■ **What to produce**
Reproduce the listing below without any change.
===== Dataset extract
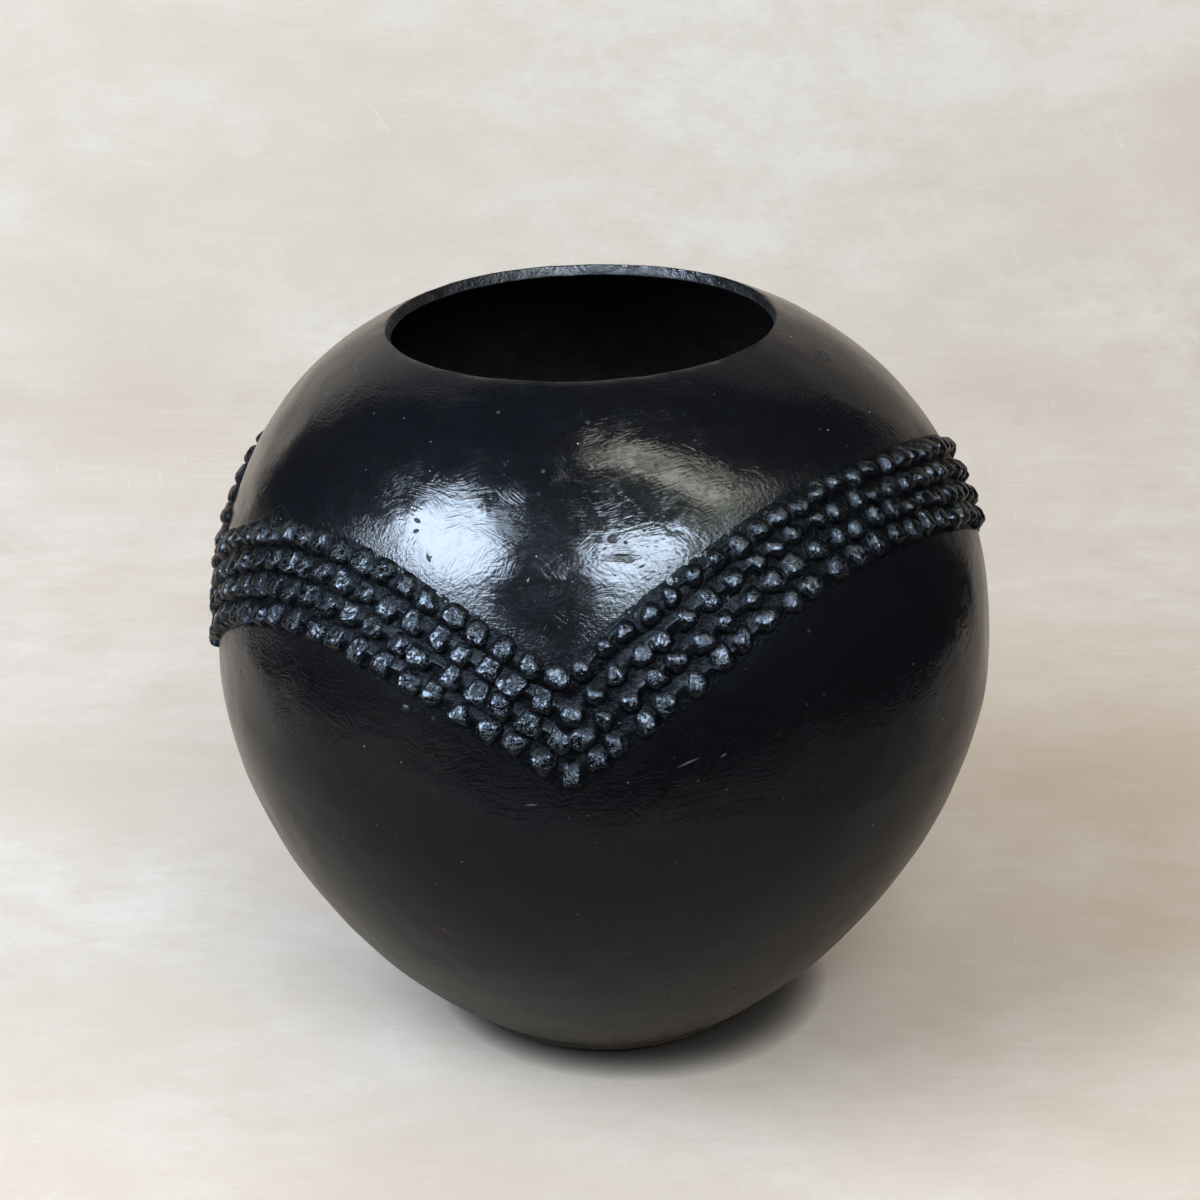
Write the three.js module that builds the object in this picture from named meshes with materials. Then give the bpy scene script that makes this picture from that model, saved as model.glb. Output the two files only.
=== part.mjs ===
// A hand-built clay pot: a full round body coiled up from a flat base to a narrow mouth,
// with a zigzag band of raised clay pellets round its shoulder.
// Millimetres, +Z up, and the origin is the middle of the flat foot.
// An azimuth of 0 faces -Y and grows towards +X. A run is a length along the outside of the wall.
import * as THREE from 'three';
import { mergeVertices } from 'three/addons/utils/BufferGeometryUtils.js';

const { clamp, degToRad, euclideanModulo, lerp, radToDeg, seededRandom } = THREE.MathUtils;

// Body
const GREATEST_RADIUS = 160;
const WIDEST_HEIGHT = 160;
const POT_HEIGHT = 303.5;
const MOUTH_RADIUS = 77.5;
const FOOT_RADIUS = 60;
const SHOULDER_FULLNESS = 2.33;
const BELLY_FULLNESS = 1.65;

// Clay thickness
const WALL_THICKNESS = 6.5;
const LIP_THICKNESS = 5.2;
const LIP_TAPER_RUN = 45;
const LIP_ROUNDING = 1;
const FLOOR_THICKNESS = 9;

// Coils, and the bevelled seams where each laps down over the one below
const WALL_COILS = 6;
const BASE_RUN = 36;
const RIM_COIL_RUN = 18;
const SEAM_BEVEL = 8;
const LUTING_GAP = 0.3;

// How the soft pot settled: its mouth leans to one side, its axis bows and sways, and its mouth tilts
const MOUTH_LEAN = -10.2;
const AXIS_BOW = 4.2;
const AXIS_SWAY = -2.8;
const MOUTH_TILT_RISE = 2.6;

// Pellet band
const BAND_ROWS = 4;
const PELLET_PITCH = 11.5;
const PELLET_WIDTH = 11;
const PELLET_HEIGHT = 4.2;
const PELLET_FLANK = 2.4;
const PELLET_CROWN = 0.5;
const PELLET_WAIST = 3.2;
const LEAST_TOP_SHARE = 1 / 3;
const RIDGE_HEIGHT = 1.4;
const ROW_CLEARANCE = 0.7;
const PULLED_TIP = 6;
const PULLED_TIP_AZIMUTH = -59.5;
const HAND_UNEVENNESS = 0.7;
const HAND_SEED = 11;

// Where the band turns: its azimuth in degrees, how far below the lip its lowest and its highest row
// lie there, as shares of the wall's whole run, and how soon these two rows of the arm from there to
// the next turn climb: less is sooner. Valleys and peaks take turns.
const BAND_TURNS = [
  { azimuth: -83, lowest: 0.443, highest: 0.334, climbs: [0.87, 0.97] },
  { azimuth: -44, lowest: 0.317, highest: 0.23, climbs: [0.95, 1.1] },
  { azimuth: -4.3, lowest: 0.4225, highest: 0.325, climbs: [0.965, 0.835] },
  { azimuth: 46.5, lowest: 0.241, highest: 0.173, climbs: [0.93, 0.875] },
  { azimuth: 112, lowest: 0.423, highest: 0.319, climbs: [1, 1] },
  { azimuth: 152, lowest: 0.275, highest: 0.194, climbs: [0.9, 0.9] },
  { azimuth: 195, lowest: 0.428, highest: 0.318, climbs: [0.95, 0.95] },
  { azimuth: 236, lowest: 0.296, highest: 0.215, climbs: [0.9, 0.9] },
];

// Facets
const FACETS_ROUND = 64;
const COIL_STEPS_OUTSIDE = 3;
const COIL_STEPS_INSIDE = 2;
const EDGE_STEPS = 2;
const PROFILE_DIVISIONS = 800;
const FLOOR_EDGE_HALVINGS = 40;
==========
■ **Response to this task**
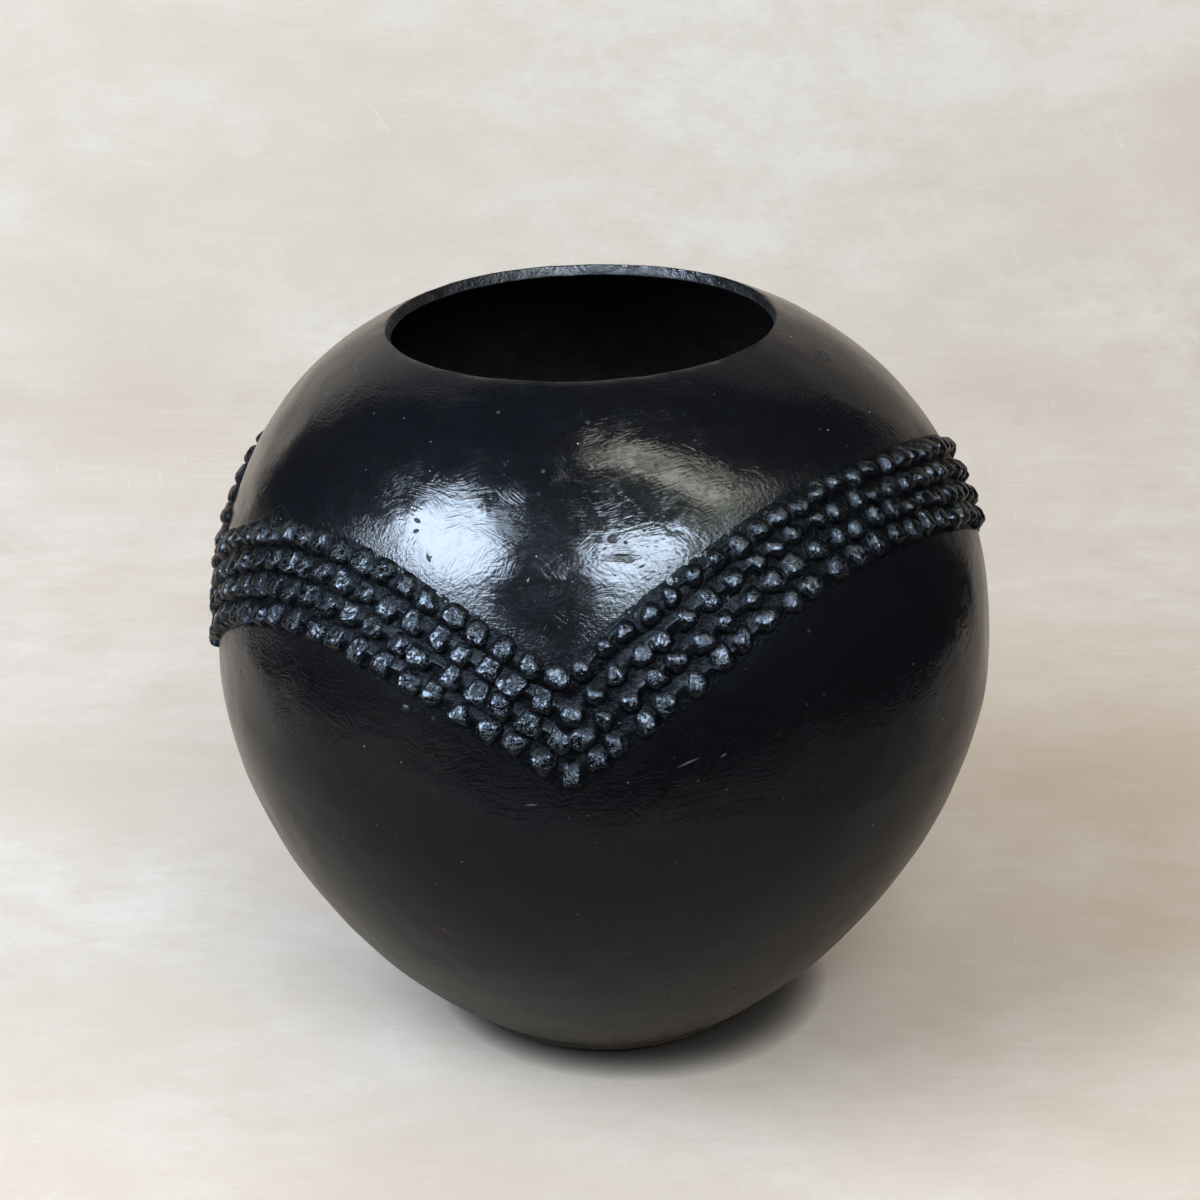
Write the three.js module that builds the object in this picture from named meshes with materials. Then give the bpy scene script that makes this picture from that model, saved as model.glb. Output the two files only.
=== part.mjs ===
// A hand-built clay pot: a full round body coiled up from a flat base to a narrow mouth,
// with a zigzag band of raised clay pellets round its shoulder.
// Millimetres, +Z up, and the origin is the middle of the flat foot.
// An azimuth of 0 faces -Y and grows towards +X. A run is a length along the outside of the wall.
import * as THREE from 'three';
import { mergeVertices } from 'three/addons/utils/BufferGeometryUtils.js';

const { clamp, degToRad, euclideanModulo, lerp, radToDeg, seededRandom } = THREE.MathUtils;

// Body
const GREATEST_RADIUS = 160;
const WIDEST_HEIGHT = 160;
const POT_HEIGHT = 303.5;
const MOUTH_RADIUS = 77.5;
const FOOT_RADIUS = 60;
const SHOULDER_FULLNESS = 2.33;
const BELLY_FULLNESS = 1.65;

// Clay thickness
const WALL_THICKNESS = 6.5;
const LIP_THICKNESS = 5.2;
const LIP_TAPER_RUN = 45;
const LIP_ROUNDING = 1;
const FLOOR_THICKNESS = 9;

// Coils, and the bevelled seams where each laps down over the one below
const WALL_COILS = 6;
const BASE_RUN = 36;
const RIM_COIL_RUN = 18;
const SEAM_BEVEL = 8;
const LUTING_GAP = 0.3;

// How the soft pot settled: its mouth leans to one side, its axis bows and sways, and its mouth tilts
const MOUTH_LEAN = -10.2;
const AXIS_BOW = 4.2;
const AXIS_SWAY = -2.8;
const MOUTH_TILT_RISE = 2.6;

// Pellet band
const BAND_ROWS = 4;
const PELLET_PITCH = 11.5;
const PELLET_WIDTH = 11;
const PELLET_HEIGHT = 4.2;
const PELLET_FLANK = 2.4;
const PELLET_CROWN = 0.5;
const PELLET_WAIST = 3.2;
const LEAST_TOP_SHARE = 1 / 3;
const RIDGE_HEIGHT = 1.4;
const ROW_CLEARANCE = 0.7;
const PULLED_TIP = 6;
const PULLED_TIP_AZIMUTH = -59.5;
const HAND_UNEVENNESS = 0.7;
const HAND_SEED = 11;

// Where the band turns: its azimuth in degrees, how far below the lip its lowest and its highest row
// lie there, as shares of the wall's whole run, and how soon these two rows of the arm from there to
// the next turn climb: less is sooner. Valleys and peaks take turns.
const BAND_TURNS = [
  { azimuth: -83, lowest: 0.443, highest: 0.334, climbs: [0.87, 0.97] },
  { azimuth: -44, lowest: 0.317, highest: 0.23, climbs: [0.95, 1.1] },
  { azimuth: -4.3, lowest: 0.4225, highest: 0.325, climbs: [0.965, 0.835] },
  { azimuth: 46.5, lowest: 0.241, highest: 0.173, climbs: [0.93, 0.875] },
  { azimuth: 112, lowest: 0.423, highest: 0.319, climbs: [1, 1] },
  { azimuth: 152, lowest: 0.275, highest: 0.194, climbs: [0.9, 0.9] },
  { azimuth: 195, lowest: 0.428, highest: 0.318, climbs: [0.95, 0.95] },
  { azimuth: 236, lowest: 0.296, highest: 0.215, climbs: [0.9, 0.9] },
];

// Facets
const FACETS_ROUND = 64;
const COIL_STEPS_OUTSIDE = 3;
const COIL_STEPS_INSIDE = 2;
const EDGE_STEPS = 2;
const PROFILE_DIVISIONS = 800;
const FLOOR_EDGE_HALVINGS = 40;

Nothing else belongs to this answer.